Хотя этого в итоге не случилось, развитие политэкономии в последующие десятилетия тем не менее замедлилось. В царствование Николая I вышел только один новый учебник – «Опыт о народном богатстве или о началах политической экономии» (1847) А. И. Бутовского (1817–1890). Подобно большинству его предшественников, пишущих на тему российской экономики, Бутовский свободно заимствовал западные источники, а его труд отмечен характерной для русской экономической (и религиозной) мысли чертой – нежеланием разграничить понятия материального и духовного благосостояния [Цвайнерт 2008:39]. По мнению Бутовского, литература сама по себе участвует в экономической деятельности, и не только как предмет торговли, но и как одно из тех «невещественных» благ, которые, наряду с «промыслами вещественными», составляют национальное благосостояние [Бутовский 1847:428,461–464]. Вторя этому вниманию к нематериальным ценностям в русской экономической науке, русская литература обычно связывает национальную идентичность с духовными и эмоциональными понятиями, в прямой оппозиции к тому, что ей представляется западным материализмом. Таким образом, разделения дискурсов экономики и эмоций в той степени, в которой это характерно для французской и британской экономической мысли XIX века, в России не произошло. Однако оно явило собой отправную точку для осмысления национальной специфики русской литературы.

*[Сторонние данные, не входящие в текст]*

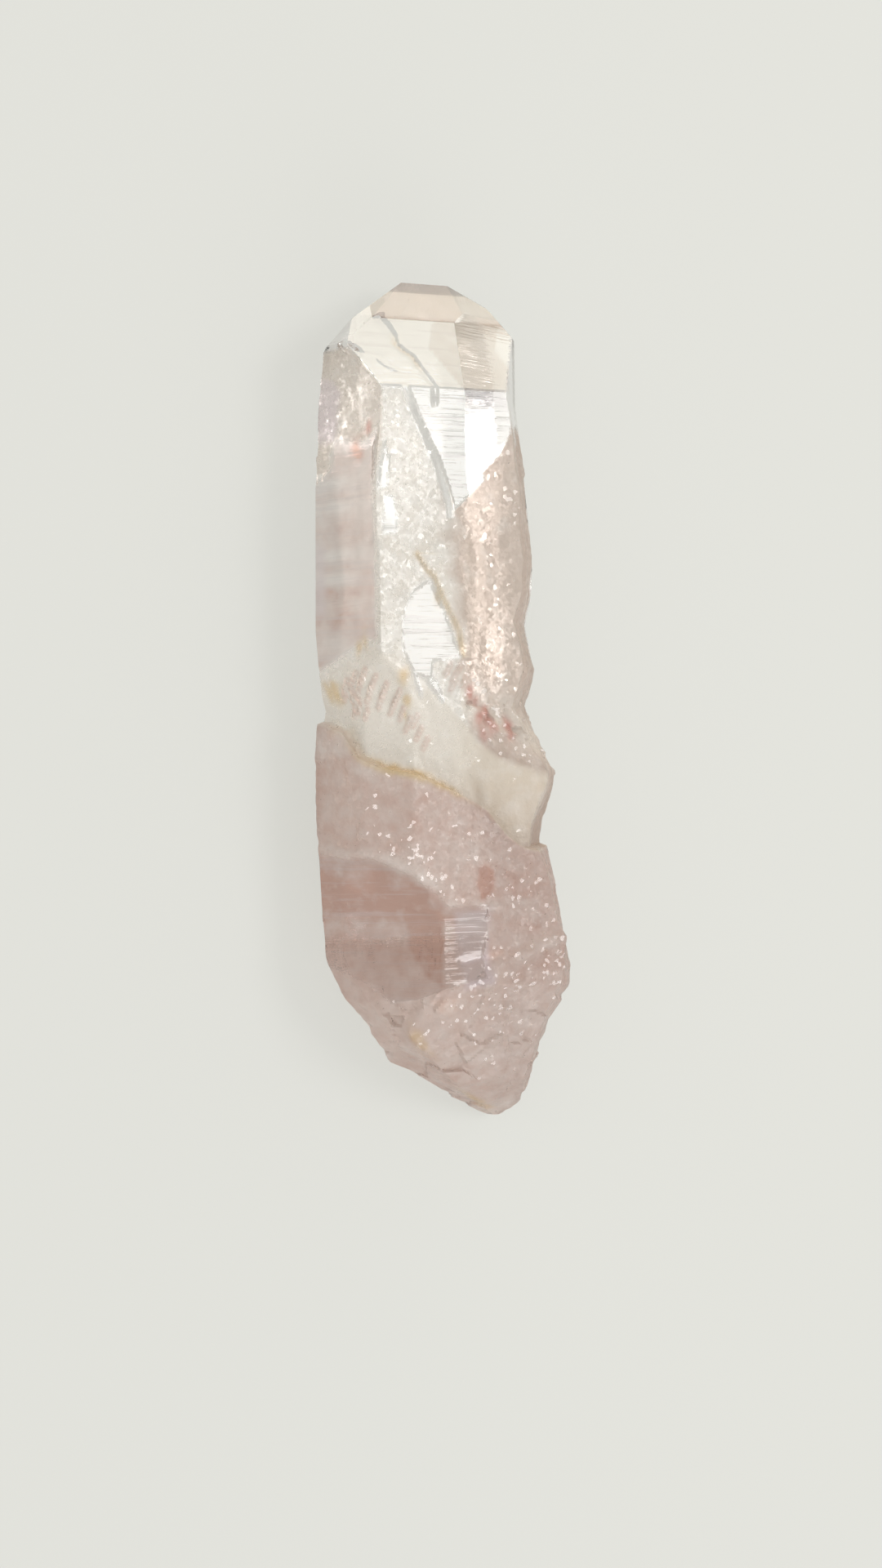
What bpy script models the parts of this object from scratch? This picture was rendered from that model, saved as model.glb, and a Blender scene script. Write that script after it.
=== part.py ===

Прослеживая то искренние, то ироничные попытки определения русскости, я надеюсь расширить словарь, доступный для описания взаимоотношений между русской и европейской литературой. Каждая из последующих глав будет посвящена образу, совмещающему экономическое и эмоциональное, который отражает литературное столкновение России и Запада. В главе 1 это заражение
(идеями и настроениями), в главе 2 – гостеприимство, в главе 3 – подделка и в главе 4 – накопительство[17]. Этот список ни в коем случае не полон. Действительно, ученые, занимающиеся XVIII–XIX веками, уже сформировали диапазон понятий, эффективно описывающих вовлеченность России в европейскую литературу и культуру: от «международного обмена в литературе» и «культурного импорта» до «синкретизма», «имперсонации», «диалога» и «дистилляции» [Томашевский 1960:171; Клейн 2005: особ. 319–323; Todd 1986: 2; Greenleaf 1994: 4; Meyer 2008: 10; Golburt 2014: 194]. Предлагаемые мною новые термины должны дополнить уже существующие, подчеркивая разнообразие подходов русских писателей к задаче взаимодействия с европейской литературой при помощи акцента на экономические и эмоциональные образы и сюжетные мотивы.Моя цель – не выяснить, что такое эмоции или как они формируются, но использовать историю эмоциональных понятий для истолкования литературных текстов. Поэтому я использую такие современные понятия, как эмоция (emotion),
аффект (affect) и чувство (feeling), а также прилагательные эмоциональный (emotional) и аффективный (affective), как по большей части взаимозаменяемые. Из отличий, установленных между этими терминами в области исследования аффектов, самым полезным для данной книги является то, что эмоция – это конкретное понятие (страх, стыд и т. д.), а аффект, подобно «структурам чувств» Уильямса, выходит за рамки понятий и слов для их обозначения [Massumi 1995: особ. 89; Gould 2009: 20–22]. Хотя, рассуждая о таких понятиях, как амбиция и корыстолюбие, я в целом отдаю предпочтение понятию «страсть», а не «эмоция», но я склоняюсь к понятию «аффект», когда необходимо подчеркнуть психологические или физические ощущения, смысл которых в полной мере не способна передать устоявшаяся терминология. Неспособность слов и понятий отразить подобные ощущения особенно заметна в изображении русской литературой амбиции, отмеченном напряжением между французским пониманием термина «ambition» и значениями его ближайших русских эквивалентов, «амбиция» и «честолюбие». Для целей моей книги «чувство» ('feeling') – полезный общий термин, отражающий одновременно и психологические, и физические ощущения, которые могут иметь или не иметь подходящее словесное выражение.Для настоящего исследования большую значимость имеют различия между первичными ключевыми словами для выражения эмоций в XIX веке, а именно «страстью» ('passion)
и «сентиментом» ('sentiment'). Под страстью я имею в виду насчитывающую много веков идею сильной и потенциально не поддающейся контролю эмоции, обычно связанной с телом и имеющей долговременную фиксацию. Под сентиментом я понимаю исторически и жанрово маркированное представление XVIII и начала XIX века об эмоциях, культивируемых посредством воспитания, частично состоящих из саморефлексивных суждений и часто обретающих форму сочувствия к чужому несчастью. Что же касается русского слова чувство, которое, в дополнение к значению «сентимент», полученному в эпоху сентиментализма, могло также иметь и более общее значение, я буду придерживаться именно его, если контекст не подразумевает иного.